Sometime between 1850 and 1852, the Allen family moved to a farm near Hanoverton in Columbiana County, 100 miles southeast of Cleveland and only a few miles from Winona. They were members of the New Garden Quaker Meeting there and owned 160 acres where the northern finger of Lake Guilford now points toward the town of Winona. Sadly, Amelia died at this time (as did Rachel) and was buried at Sandy Spring cemetery (now obscure) near Hanoverton. Amelia was the mother of all of Christopher’s children.
In 1852, Christopher purchased a grist mill in Winona, Ohio, from David Whinnery (later the father-in-law of Christopher’s daughter Amelia). Christopher named the business Albion Mill, after his homeland. Christopher later sold the mill back to David Whinnery, and David’s son Nathan operated it for a while. Nathan later married Christopher’s daughter Amelia.
On December 28, 1853, Christopher married Abigail Stratton Reed, the daughter of Michael and Rhoda Stratton and the widow of Jonathan Reed (in Quaker records the name was Rood). A marriage certificate reveals that the marriage was witnessed by Christopher’s daughter Amelia, his sons—Samuel and Christopher, Jr.—and Samuel’s wife Margaret Allen.
In 1854, his mother dead and his father remarried, nineteen-year-old Richard Allen (Christopher’s son and my great-grandfather) set out for Iowa, where he stayed for two years before going to Kansas. It is possible that his brother Christopher, Jr., also headed for Iowa about this time, as we find him there in the 1870 census.
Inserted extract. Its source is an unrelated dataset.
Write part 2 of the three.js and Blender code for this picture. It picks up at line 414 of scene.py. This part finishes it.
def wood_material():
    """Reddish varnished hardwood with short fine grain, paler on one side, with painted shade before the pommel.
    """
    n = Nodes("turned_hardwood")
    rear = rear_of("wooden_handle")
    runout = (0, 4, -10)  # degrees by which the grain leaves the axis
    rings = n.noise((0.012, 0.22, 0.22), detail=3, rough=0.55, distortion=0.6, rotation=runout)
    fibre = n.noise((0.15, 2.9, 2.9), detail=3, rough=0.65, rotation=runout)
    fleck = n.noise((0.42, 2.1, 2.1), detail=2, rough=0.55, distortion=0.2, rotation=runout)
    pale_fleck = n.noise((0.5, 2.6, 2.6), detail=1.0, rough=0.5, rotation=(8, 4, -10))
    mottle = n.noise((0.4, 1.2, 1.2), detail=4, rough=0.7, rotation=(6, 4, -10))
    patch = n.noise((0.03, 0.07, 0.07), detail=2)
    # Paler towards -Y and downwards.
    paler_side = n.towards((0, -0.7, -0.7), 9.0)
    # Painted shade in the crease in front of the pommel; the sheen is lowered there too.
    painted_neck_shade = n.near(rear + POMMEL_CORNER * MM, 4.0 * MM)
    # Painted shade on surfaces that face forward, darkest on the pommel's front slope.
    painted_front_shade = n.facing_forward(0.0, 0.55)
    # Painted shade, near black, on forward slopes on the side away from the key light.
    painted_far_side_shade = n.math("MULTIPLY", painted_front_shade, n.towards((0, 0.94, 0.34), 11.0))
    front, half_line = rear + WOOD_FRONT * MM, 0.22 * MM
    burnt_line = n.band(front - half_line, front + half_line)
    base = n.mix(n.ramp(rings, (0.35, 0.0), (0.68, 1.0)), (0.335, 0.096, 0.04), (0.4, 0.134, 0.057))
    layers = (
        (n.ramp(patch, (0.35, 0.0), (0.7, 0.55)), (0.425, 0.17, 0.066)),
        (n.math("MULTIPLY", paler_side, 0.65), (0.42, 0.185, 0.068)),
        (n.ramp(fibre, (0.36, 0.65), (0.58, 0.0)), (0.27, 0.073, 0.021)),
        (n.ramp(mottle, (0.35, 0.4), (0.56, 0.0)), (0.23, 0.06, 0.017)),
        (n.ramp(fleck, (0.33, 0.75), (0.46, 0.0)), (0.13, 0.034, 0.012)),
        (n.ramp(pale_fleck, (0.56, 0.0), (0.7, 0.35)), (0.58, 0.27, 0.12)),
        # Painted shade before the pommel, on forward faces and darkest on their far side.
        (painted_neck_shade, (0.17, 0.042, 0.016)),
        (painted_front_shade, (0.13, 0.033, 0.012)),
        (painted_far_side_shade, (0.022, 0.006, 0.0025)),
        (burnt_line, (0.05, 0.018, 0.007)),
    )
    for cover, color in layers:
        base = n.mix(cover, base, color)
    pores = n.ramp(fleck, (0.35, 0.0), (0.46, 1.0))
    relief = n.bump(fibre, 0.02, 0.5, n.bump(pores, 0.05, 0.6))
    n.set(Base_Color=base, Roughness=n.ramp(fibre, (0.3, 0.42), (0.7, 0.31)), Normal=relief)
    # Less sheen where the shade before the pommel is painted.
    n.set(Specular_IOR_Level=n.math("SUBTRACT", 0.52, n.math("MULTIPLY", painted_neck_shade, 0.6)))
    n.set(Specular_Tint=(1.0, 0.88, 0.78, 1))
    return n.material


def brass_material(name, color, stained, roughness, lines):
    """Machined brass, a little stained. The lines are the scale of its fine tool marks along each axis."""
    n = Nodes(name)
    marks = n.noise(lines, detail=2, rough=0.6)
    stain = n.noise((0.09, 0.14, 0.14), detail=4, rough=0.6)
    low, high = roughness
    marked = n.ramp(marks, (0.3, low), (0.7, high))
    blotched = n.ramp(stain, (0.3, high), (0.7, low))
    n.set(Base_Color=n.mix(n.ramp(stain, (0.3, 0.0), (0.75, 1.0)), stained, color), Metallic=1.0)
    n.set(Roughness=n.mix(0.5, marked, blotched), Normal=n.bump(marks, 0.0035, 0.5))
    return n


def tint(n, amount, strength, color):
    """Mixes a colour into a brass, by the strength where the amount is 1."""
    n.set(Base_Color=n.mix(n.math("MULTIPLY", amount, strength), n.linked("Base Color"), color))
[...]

Sisters Amelia and Elizabeth married local boys and stayed in Ohio. Years later Mary married S. A. Stevenson and moved to Kansas.
In the 1860 Census in Hanover Township, Columbiana County, Ohio, Christopher Allen was 56, a farmer, born in England, real estate valued at $2,400; with Abigail, 53, born in 1807; Richard, 23, farmer, born in England; Amelia, 21, teacher in common school, born in England; Elizabeth B., 18, born in England; Ebenezer, 17, born in Ohio; Mary, 14, born in Ohio. Enumerated June 28, 1860. This is an interesting census record, because Richard was married in Kansas in August of 1860 and had previously been in Iowa.
[Note: At this time, John Brown was recruiting young Quaker men to go to Kansas to vote for “free soil” and fight slavery. Quakers were torn between their pacificism and hatred of slavery. Quakers Edwin (born,1835) and Barclay Coppock (born,1839) were born in Salem, Ohio (near Winona), a center of abolitionism where such notables as William Lloyd Garrison, Susan B. Anthony, Horace Mann, and Ralph Waldo Emerson spoke at the meeting hall to anti-slavery crowds. Edwin and Barclay moved to Springdale, Iowa, with their family, met John Brown there in 1857-58, and were with Brown at Harper’s Ferry on October 16, 1859. They were hanged for their raid on Harper’s Ferry. Christopher Allen’s son Richard was in Springdale, Iowa, from 1854-1856, before moving to Kansas where he left the Quakers, was baptized into the Christian church in 1859, married in 1860, and enlisted in the Union Army in 1862.]
Christopher Allen returned to England for a visit in 1866. While there, he published poems in the Manchester newspaper. In the 1870 census, Christopher was in Butler Township (Winona), Columbiana County, a retired farmer, living with wife Abigail and daughter Mary. Christopher and Abigail both died in the same year, 1876. Christopher is buried in a cemetery behind the Winona Meeting House. Abigail is also buried there with her death date recorded as December 18, 1876.
Reflections on the Subject’s Life
· Summary of Major Events
· Author’s Impressions
· Subject’s Character
The 1969 Winona Centennial booklet includes a note by George Megrail, husband of Chrisopher’s granddaughter, that George presented at the 1932 Farmer’s Institute.
“Grandfather Christopher Allen was a genuine Englishman, who came to America in his early manhood and he and his family lived several years in Cleveland moving from there to a farm near Sandy Spring and later he and two of his sons bought the Winona Mill and settled in this neighborhood. He left some very worthwhile descendants; some of these still live here, others drifted away and became pioneers in Iowa and Kansas, and later in California. In 1920 a group of twenty-six were gathered together for a big family dinner at Valley Falls, Kansas. The men were blacksmiths and farmers, the girls were students and teachers.”
One man and his wife made the bold move of migrating from the chaos and poverty of Manchester, England, to the tranquil countryside of eastern Ohio. Christopher Allen overcame deep poverty, educated himself, learned a trade, crossed the sea, and, because of him, generations of his family have spread across America, making their own lives. With each new layer of information I uncovered about Christopher, my respect for him grew, as did my gratitude.